To be done >> List each line in which the string "three" appears.

Material provided >>
***

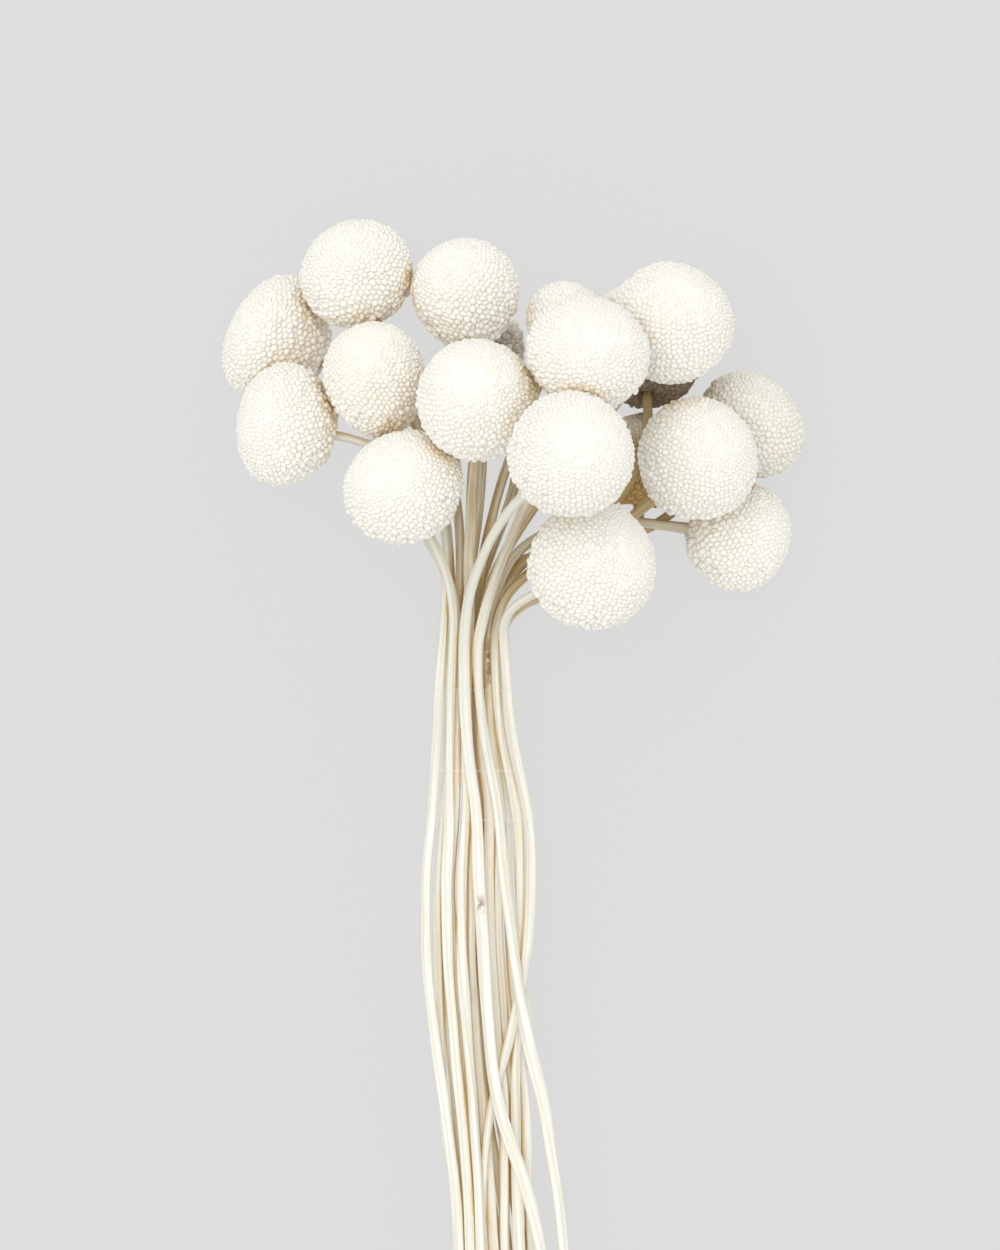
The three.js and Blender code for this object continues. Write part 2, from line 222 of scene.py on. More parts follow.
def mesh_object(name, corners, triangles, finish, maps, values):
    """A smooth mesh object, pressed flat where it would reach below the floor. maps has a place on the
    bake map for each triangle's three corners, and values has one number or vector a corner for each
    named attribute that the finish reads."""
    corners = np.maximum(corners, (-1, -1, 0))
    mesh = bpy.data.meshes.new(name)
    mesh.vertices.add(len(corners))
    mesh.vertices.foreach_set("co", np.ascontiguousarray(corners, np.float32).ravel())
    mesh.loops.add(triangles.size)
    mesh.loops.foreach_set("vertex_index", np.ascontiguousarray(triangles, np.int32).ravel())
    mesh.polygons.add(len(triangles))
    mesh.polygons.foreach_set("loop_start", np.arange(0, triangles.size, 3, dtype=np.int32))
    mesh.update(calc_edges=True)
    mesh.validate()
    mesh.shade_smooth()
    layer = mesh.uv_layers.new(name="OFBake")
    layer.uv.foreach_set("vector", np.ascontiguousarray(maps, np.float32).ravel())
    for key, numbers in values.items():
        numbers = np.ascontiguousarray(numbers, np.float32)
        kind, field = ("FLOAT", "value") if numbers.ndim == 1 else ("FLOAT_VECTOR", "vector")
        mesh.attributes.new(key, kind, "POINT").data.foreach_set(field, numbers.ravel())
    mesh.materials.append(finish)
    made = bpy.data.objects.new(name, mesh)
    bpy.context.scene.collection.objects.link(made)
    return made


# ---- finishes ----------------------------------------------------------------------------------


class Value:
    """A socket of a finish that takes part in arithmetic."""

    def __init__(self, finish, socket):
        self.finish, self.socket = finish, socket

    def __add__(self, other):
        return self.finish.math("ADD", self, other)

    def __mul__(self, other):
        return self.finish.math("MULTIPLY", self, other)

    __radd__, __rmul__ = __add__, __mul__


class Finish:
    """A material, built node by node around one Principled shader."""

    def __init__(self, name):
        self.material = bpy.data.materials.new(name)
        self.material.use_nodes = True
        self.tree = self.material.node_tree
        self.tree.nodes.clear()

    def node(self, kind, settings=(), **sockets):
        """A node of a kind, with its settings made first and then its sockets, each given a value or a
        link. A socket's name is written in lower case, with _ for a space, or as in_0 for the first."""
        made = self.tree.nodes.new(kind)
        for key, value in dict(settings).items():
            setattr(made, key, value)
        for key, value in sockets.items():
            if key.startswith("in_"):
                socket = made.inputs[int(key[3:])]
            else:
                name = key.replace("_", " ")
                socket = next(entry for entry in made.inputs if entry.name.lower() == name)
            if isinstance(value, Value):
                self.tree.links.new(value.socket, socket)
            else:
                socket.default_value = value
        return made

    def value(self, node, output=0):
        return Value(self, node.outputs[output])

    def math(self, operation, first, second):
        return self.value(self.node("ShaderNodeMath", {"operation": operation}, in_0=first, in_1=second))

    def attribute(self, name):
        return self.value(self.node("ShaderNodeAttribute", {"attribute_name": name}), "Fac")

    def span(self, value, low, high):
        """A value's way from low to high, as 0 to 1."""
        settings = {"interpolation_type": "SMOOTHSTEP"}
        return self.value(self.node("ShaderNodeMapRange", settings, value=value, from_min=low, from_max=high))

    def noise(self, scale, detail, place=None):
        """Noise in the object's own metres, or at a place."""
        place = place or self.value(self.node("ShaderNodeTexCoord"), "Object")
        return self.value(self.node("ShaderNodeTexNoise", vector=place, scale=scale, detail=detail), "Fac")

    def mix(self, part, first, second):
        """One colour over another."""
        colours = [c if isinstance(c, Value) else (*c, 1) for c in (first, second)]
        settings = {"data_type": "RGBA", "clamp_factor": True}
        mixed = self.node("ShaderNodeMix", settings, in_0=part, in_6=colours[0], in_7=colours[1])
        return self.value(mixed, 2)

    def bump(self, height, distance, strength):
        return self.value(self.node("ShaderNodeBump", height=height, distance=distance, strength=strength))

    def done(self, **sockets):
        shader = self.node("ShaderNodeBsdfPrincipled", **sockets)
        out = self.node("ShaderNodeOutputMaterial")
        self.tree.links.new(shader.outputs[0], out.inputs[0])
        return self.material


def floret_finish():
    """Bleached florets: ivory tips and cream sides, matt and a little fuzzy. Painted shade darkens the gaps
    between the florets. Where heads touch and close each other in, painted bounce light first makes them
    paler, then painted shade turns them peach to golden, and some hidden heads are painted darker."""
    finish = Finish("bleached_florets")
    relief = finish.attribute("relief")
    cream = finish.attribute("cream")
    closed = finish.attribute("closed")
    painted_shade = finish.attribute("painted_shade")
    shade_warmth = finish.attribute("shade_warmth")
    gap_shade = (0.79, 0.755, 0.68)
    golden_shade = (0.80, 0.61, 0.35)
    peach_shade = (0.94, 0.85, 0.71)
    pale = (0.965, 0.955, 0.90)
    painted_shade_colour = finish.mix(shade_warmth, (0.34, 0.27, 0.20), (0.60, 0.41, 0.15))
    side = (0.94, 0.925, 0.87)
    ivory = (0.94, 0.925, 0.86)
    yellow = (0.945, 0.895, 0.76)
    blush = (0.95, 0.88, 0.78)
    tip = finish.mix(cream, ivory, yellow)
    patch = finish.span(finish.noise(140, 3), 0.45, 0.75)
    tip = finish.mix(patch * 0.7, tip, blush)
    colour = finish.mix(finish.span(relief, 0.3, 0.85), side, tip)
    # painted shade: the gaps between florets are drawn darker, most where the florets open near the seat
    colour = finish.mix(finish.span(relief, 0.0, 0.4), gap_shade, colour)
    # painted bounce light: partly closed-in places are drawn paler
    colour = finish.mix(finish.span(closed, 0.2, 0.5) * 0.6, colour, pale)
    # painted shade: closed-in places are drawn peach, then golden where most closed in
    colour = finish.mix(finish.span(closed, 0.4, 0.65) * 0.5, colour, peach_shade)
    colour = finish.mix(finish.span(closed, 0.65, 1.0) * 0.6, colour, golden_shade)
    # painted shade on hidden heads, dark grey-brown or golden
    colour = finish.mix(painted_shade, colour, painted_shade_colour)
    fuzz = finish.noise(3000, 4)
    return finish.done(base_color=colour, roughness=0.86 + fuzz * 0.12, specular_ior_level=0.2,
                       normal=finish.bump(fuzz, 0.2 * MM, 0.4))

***

Reply >>
The three.js and Blender code for this object continues. Write part 2, from line 222 of scene.py on. More parts follow.
    bake map for each triangle's three corners, and values has one number or vector a corner for each